• THE PROBLEM: Each line from the beginning of the data below through the line containing "return body.multiFuse(legs)" should be repeated exactly, please.

• DATASET CONTENT:
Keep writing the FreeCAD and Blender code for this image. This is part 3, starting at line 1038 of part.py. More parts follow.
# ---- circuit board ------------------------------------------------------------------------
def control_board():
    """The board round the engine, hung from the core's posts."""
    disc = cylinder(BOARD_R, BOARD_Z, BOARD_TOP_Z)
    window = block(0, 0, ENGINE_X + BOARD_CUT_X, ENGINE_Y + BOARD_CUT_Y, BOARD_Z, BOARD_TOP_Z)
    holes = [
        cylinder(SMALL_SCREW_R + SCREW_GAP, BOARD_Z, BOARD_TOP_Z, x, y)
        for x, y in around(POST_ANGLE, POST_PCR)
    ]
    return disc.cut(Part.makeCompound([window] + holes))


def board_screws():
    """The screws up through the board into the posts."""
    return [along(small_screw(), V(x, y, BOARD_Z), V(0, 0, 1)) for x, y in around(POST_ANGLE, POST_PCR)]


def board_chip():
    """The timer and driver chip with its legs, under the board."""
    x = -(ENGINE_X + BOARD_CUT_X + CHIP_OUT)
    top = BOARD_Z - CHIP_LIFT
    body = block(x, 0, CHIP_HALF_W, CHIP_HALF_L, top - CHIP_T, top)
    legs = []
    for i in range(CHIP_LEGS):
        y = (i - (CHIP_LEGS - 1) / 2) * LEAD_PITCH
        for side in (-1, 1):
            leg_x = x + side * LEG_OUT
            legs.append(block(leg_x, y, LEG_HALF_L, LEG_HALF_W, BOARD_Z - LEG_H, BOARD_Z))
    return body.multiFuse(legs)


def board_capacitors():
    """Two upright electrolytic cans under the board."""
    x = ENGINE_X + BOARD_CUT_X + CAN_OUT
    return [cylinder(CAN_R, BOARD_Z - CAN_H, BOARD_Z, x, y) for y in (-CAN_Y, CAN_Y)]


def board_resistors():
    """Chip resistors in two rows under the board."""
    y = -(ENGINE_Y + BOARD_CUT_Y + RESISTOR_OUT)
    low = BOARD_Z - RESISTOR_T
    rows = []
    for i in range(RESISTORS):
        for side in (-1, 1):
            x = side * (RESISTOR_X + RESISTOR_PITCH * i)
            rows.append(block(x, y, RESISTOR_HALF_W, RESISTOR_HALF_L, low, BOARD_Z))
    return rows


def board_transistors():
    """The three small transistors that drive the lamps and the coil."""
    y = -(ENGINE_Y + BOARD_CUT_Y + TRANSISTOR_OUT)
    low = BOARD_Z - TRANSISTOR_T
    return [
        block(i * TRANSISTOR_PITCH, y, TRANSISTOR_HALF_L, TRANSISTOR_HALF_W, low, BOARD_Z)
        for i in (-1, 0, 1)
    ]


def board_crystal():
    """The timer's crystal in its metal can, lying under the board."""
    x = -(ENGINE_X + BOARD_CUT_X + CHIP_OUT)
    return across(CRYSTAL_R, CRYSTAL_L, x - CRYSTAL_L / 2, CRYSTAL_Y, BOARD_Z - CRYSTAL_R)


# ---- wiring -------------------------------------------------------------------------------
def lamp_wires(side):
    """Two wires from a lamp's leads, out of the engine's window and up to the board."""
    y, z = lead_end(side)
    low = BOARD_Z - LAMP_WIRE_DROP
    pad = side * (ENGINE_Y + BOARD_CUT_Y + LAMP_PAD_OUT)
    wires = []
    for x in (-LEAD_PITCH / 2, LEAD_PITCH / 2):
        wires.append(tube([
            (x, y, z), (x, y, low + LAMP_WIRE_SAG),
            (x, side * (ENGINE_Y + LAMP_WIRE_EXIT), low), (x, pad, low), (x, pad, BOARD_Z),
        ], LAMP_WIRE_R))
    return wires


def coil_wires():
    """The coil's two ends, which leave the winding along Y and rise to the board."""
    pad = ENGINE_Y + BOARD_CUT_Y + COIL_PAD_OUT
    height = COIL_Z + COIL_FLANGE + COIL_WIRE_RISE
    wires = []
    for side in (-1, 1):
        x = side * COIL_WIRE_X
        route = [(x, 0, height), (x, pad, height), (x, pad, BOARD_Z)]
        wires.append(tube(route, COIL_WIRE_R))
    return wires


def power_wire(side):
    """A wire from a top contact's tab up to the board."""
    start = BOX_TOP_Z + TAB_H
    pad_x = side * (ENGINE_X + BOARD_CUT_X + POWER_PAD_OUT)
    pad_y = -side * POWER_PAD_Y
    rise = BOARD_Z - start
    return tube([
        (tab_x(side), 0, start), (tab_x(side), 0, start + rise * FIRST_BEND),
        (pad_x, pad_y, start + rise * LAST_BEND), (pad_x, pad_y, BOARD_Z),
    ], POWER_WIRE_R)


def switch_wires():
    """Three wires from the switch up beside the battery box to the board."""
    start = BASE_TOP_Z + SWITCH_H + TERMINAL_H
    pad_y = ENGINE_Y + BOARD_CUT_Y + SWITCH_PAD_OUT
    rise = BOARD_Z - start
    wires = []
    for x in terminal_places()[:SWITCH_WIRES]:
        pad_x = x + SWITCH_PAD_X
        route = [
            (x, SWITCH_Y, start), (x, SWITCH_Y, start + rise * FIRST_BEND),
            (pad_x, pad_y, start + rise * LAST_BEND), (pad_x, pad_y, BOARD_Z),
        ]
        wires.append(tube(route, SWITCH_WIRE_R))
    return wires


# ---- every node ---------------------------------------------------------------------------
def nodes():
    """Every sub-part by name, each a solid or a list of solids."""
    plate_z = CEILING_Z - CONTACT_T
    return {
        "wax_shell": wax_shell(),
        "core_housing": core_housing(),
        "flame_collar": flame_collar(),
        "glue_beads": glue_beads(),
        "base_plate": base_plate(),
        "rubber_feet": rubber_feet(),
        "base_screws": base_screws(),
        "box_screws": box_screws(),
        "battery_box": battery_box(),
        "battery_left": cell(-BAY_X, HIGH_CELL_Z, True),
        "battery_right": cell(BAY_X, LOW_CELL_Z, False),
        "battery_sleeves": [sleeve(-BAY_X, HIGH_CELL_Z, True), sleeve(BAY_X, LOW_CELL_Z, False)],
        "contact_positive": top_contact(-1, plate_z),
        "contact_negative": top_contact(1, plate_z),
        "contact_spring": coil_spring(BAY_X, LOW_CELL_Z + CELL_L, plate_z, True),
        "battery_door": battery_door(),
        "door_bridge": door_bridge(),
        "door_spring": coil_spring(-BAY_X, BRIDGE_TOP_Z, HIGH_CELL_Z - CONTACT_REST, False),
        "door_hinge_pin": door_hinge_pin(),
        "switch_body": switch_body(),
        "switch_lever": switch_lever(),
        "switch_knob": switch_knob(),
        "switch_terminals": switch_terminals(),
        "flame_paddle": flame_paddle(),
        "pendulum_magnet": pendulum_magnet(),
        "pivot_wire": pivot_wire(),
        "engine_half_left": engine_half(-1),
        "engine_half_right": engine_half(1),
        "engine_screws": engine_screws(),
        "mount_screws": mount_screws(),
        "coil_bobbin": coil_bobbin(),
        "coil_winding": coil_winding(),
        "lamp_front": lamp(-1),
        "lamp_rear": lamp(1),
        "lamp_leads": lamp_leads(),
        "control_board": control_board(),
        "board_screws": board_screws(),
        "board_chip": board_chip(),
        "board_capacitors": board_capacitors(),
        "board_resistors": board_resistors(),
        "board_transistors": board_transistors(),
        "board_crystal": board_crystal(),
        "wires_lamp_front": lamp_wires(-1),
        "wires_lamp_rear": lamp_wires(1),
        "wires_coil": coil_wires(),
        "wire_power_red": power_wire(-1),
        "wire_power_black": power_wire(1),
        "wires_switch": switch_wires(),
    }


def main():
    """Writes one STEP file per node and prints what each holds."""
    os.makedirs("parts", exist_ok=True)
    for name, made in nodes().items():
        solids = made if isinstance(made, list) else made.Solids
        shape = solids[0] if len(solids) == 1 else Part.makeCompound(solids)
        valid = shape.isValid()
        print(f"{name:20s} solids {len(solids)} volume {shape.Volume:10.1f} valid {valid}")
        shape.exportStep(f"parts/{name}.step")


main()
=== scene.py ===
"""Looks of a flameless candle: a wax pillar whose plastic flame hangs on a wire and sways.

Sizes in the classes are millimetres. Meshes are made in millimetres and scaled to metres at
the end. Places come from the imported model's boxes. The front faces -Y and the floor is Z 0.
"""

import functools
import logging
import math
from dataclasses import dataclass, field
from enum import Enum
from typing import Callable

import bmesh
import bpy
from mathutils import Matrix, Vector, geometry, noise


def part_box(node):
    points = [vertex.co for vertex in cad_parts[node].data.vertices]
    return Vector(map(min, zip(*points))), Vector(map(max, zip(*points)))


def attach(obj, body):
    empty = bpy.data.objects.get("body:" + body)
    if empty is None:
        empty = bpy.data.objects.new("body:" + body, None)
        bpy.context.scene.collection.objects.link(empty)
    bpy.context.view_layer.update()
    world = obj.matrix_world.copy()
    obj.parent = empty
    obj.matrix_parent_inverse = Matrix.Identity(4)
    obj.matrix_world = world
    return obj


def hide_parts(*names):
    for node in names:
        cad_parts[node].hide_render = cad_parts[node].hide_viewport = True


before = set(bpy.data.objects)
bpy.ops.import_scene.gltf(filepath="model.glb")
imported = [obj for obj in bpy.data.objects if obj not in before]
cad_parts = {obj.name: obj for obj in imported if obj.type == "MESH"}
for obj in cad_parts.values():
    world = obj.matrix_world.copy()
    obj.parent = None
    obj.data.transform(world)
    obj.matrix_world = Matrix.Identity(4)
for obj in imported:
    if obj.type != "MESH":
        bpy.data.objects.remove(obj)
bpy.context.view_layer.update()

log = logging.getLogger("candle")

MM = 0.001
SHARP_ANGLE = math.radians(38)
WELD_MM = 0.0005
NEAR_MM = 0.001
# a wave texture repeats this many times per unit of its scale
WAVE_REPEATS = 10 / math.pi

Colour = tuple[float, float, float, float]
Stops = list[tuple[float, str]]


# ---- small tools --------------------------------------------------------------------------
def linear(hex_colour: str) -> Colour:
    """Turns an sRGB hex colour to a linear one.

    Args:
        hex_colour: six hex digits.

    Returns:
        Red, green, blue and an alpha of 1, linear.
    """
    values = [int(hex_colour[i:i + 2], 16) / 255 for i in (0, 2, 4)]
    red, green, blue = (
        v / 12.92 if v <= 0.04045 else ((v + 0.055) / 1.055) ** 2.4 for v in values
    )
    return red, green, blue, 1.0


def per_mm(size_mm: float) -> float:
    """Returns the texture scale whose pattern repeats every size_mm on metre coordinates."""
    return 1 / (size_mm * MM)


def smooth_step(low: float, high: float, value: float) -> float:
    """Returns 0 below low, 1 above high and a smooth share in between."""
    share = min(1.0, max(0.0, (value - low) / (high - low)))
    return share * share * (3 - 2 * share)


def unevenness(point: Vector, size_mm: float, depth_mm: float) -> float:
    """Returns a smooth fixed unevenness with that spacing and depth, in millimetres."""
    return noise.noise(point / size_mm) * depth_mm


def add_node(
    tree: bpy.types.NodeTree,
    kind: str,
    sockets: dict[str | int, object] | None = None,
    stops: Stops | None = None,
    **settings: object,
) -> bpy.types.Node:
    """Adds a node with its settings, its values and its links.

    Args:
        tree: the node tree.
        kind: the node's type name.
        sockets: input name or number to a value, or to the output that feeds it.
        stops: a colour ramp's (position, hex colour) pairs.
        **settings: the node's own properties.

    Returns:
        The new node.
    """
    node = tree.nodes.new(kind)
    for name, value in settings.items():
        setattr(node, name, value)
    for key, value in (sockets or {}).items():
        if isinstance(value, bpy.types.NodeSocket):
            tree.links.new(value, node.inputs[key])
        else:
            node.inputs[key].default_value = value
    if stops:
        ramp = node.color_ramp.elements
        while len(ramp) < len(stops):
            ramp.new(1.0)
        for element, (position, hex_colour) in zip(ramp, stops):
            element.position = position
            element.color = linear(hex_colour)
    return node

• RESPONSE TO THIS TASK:
Keep writing the FreeCAD and Blender code for this image. This is part 3, starting at line 1038 of part.py. More parts follow.
# ---- circuit board ------------------------------------------------------------------------
def control_board():
    """The board round the engine, hung from the core's posts."""
    disc = cylinder(BOARD_R, BOARD_Z, BOARD_TOP_Z)
    window = block(0, 0, ENGINE_X + BOARD_CUT_X, ENGINE_Y + BOARD_CUT_Y, BOARD_Z, BOARD_TOP_Z)
    holes = [
        cylinder(SMALL_SCREW_R + SCREW_GAP, BOARD_Z, BOARD_TOP_Z, x, y)
        for x, y in around(POST_ANGLE, POST_PCR)
    ]
    return disc.cut(Part.makeCompound([window] + holes))


def board_screws():
    """The screws up through the board into the posts."""
    return [along(small_screw(), V(x, y, BOARD_Z), V(0, 0, 1)) for x, y in around(POST_ANGLE, POST_PCR)]


def board_chip():
    """The timer and driver chip with its legs, under the board."""
    x = -(ENGINE_X + BOARD_CUT_X + CHIP_OUT)
    top = BOARD_Z - CHIP_LIFT
    body = block(x, 0, CHIP_HALF_W, CHIP_HALF_L, top - CHIP_T, top)
    legs = []
    for i in range(CHIP_LEGS):
        y = (i - (CHIP_LEGS - 1) / 2) * LEAD_PITCH
        for side in (-1, 1):
            leg_x = x + side * LEG_OUT
            legs.append(block(leg_x, y, LEG_HALF_L, LEG_HALF_W, BOARD_Z - LEG_H, BOARD_Z))
    return body.multiFuse(legs)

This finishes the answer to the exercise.